■ MATERIAL SHOWN ■
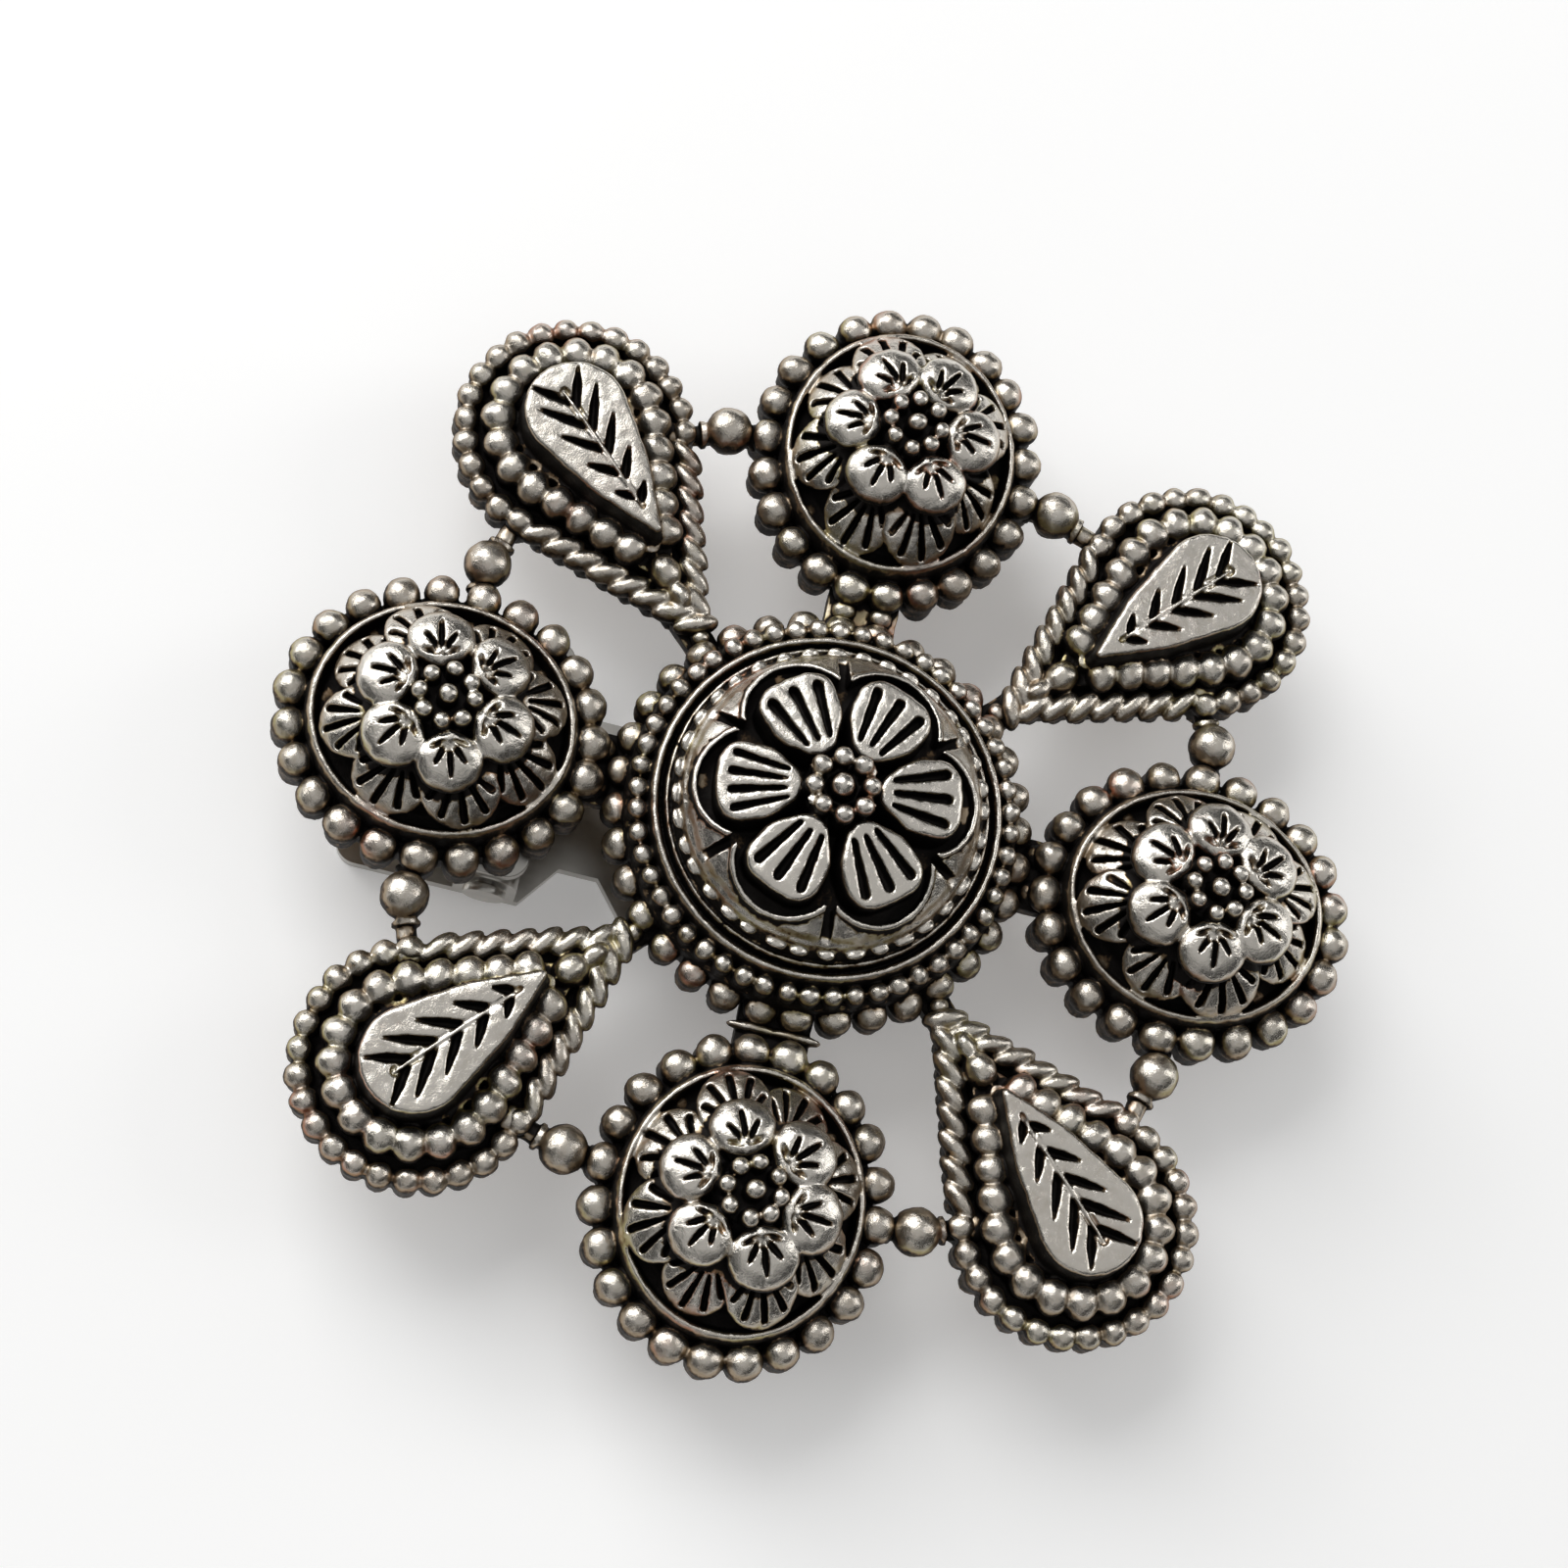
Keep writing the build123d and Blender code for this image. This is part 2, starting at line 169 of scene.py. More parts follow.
def addBead(bm, where, radius, height, rng, detail=3):
    # a slightly uneven bead on its stem
    b = beadShape
    uneven = [1 + sway(rng, b["uneven"]) for _ in range(3)]
    shift = [sway(rng, b["shift"]) for _ in range(3)]
    addPeg(bm, where, b["stemLow"] * radius, b["stemHigh"] * radius, height, b["stemSides"])
    addBall(bm, where @ place(shift[0], shift[1], height + shift[2], size=uneven), radius, detail)


def asObject(mesh, name="work"):
    obj = bpy.data.objects.new(name, mesh)
    bpy.context.scene.collection.objects.link(obj)
    return obj


def settled(obj):
    # the object's mesh with its modifiers applied; the object itself goes
    bpy.context.view_layer.update()
    seen = obj.evaluated_get(bpy.context.evaluated_depsgraph_get())
    mesh = bpy.data.meshes.new_from_object(seen)
    bpy.data.objects.remove(obj)
    return mesh


casting = dict(
    voxel=0.075, waver=0.11, grain=0.6, grainDepth=3, softening=0.5, smoothing=1, speck=40,
    carveVoxel=0.06, fineVoxel=0.05, cutterShare=0.75,
)
castGrain = bpy.data.textures.new("castGrain", "CLOUDS")
castGrain.noise_scale, castGrain.noise_depth = casting["grain"], casting["grainDepth"]
surfacePoints = []          # what the buff meets, for the polish and the painted shade below
pieces = {}


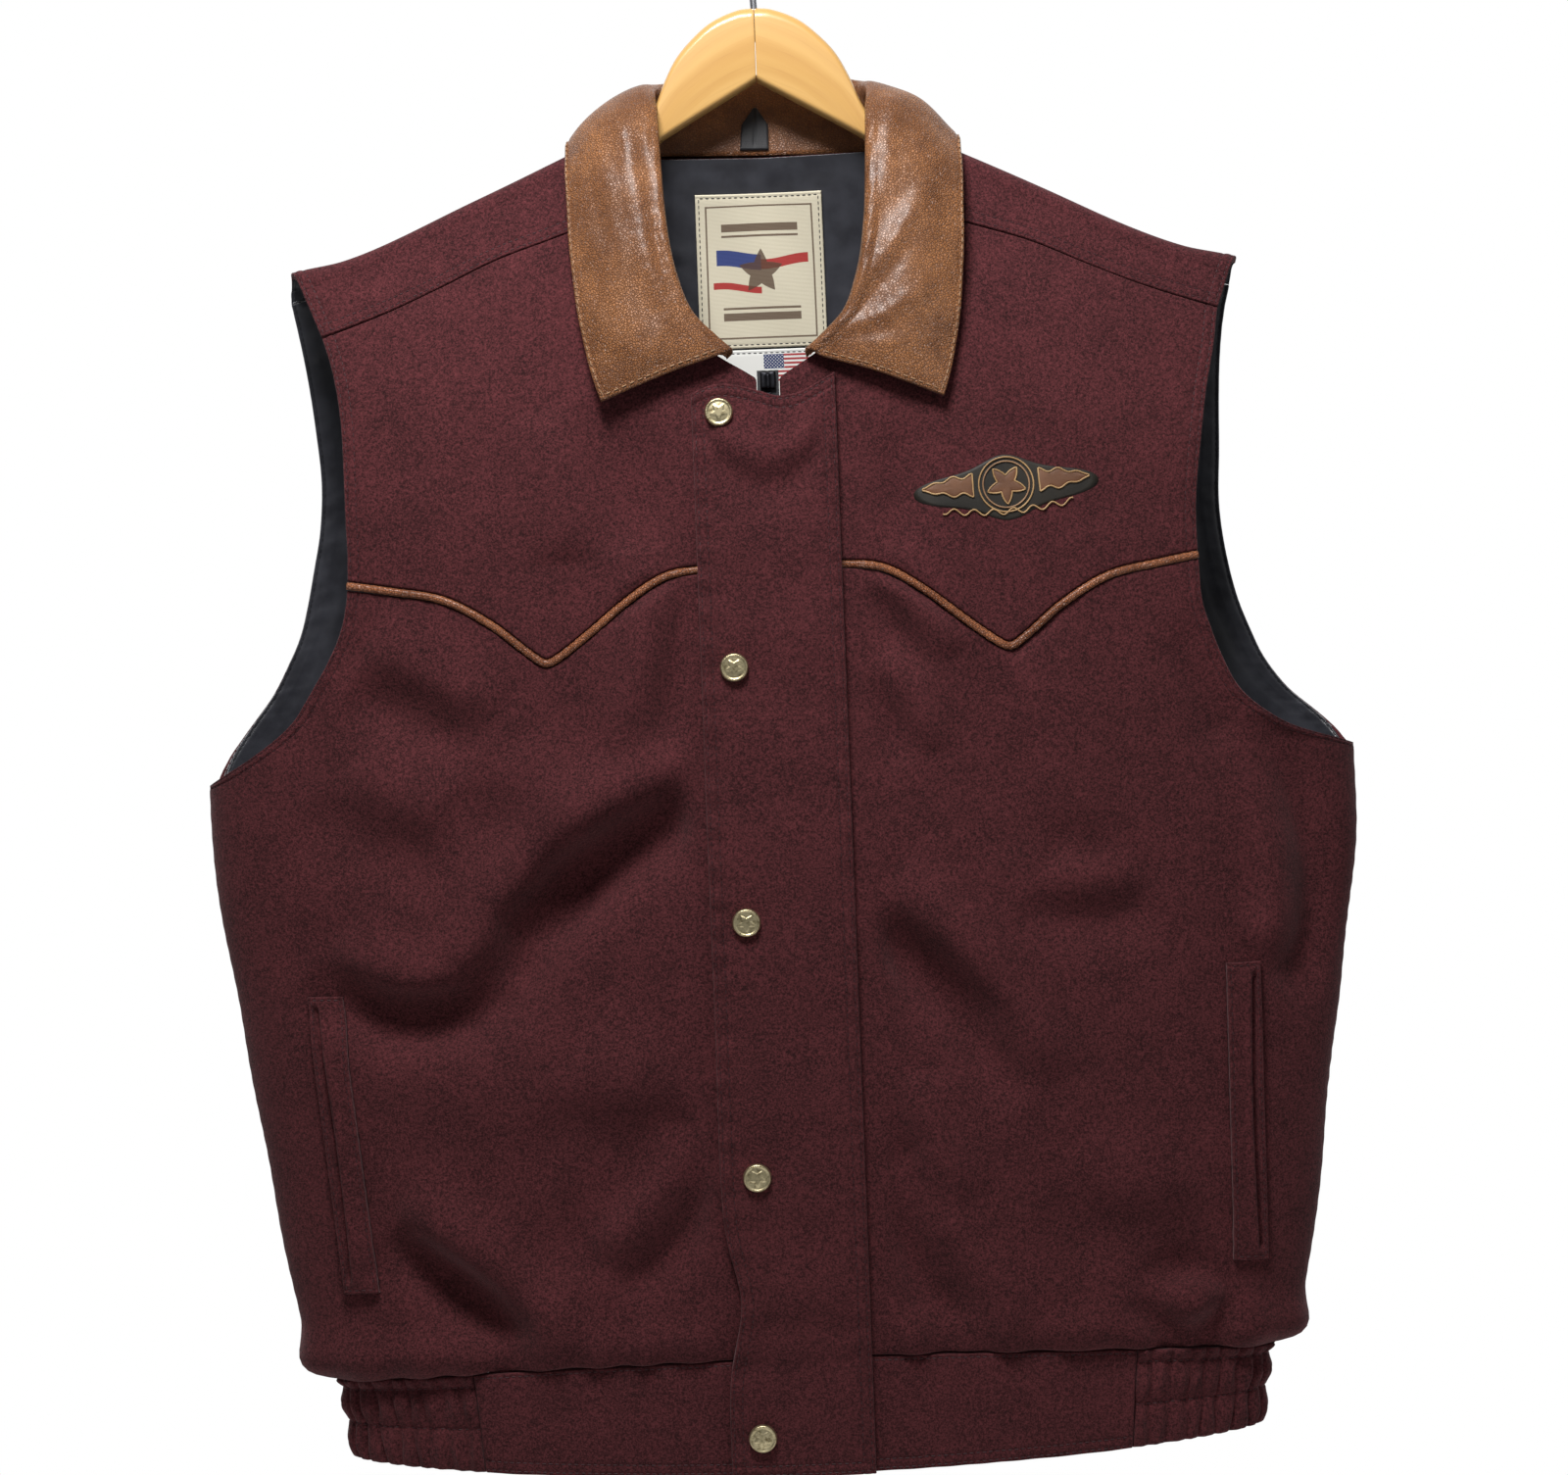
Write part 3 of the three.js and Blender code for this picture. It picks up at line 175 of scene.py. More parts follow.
# Ridge of the shoulder (distance from the middle, height), where the cloth lies over the hanger's arm.
SHOULDER_RIDGE = Curve((
    (0, -105), (68, -137.3), (106, -154.5), (150, -175), (192, -194.5), (222, -206), (244, -210.8),
    (251, -212.6), (305, -226),
))
SHOULDER_TILT = 0.02
RIDGE_RADIUS = 10.5
SHOULDER_FLARE = 0.33
BLEND_RADIUS = 6
ARM_AT_RIDGE = 251

# Body sections: height, half width, depth of front and back, and how far the side hangs below the middle.
BODY_SECTIONS = (
    (-100, 296, 30, 27, 0), (-200, 298, 35, 32, 0), (-300, 300, 43, 40, 0), (-400, 301, 46, 44, 0),
    (-475, 302.5, 47, 45, 0), (-530, 301.5, 48, 46, 0), (-600, 291.5, 48, 47, 0),
    (-670, 281, 47, 47, 0), (-720, 274, 46, 46, -1), (-755, 266.5, 45, 46, -4),
    (-767, 262.5, 44.2, 45, -5), (-776, 257.5, 43, 43, -6), (-785.2, 248.5, 40.8, 40, -6.5),
)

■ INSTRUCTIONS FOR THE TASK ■
Extract lines where the string "follow" occurs.

■ ANSWER BELOW ■
Keep writing the build123d and Blender code for this image. This is part 2, starting at line 169 of scene.py. More parts follow.
Write part 3 of the three.js and Blender code for this picture. It picks up at line 175 of scene.py. More parts follow.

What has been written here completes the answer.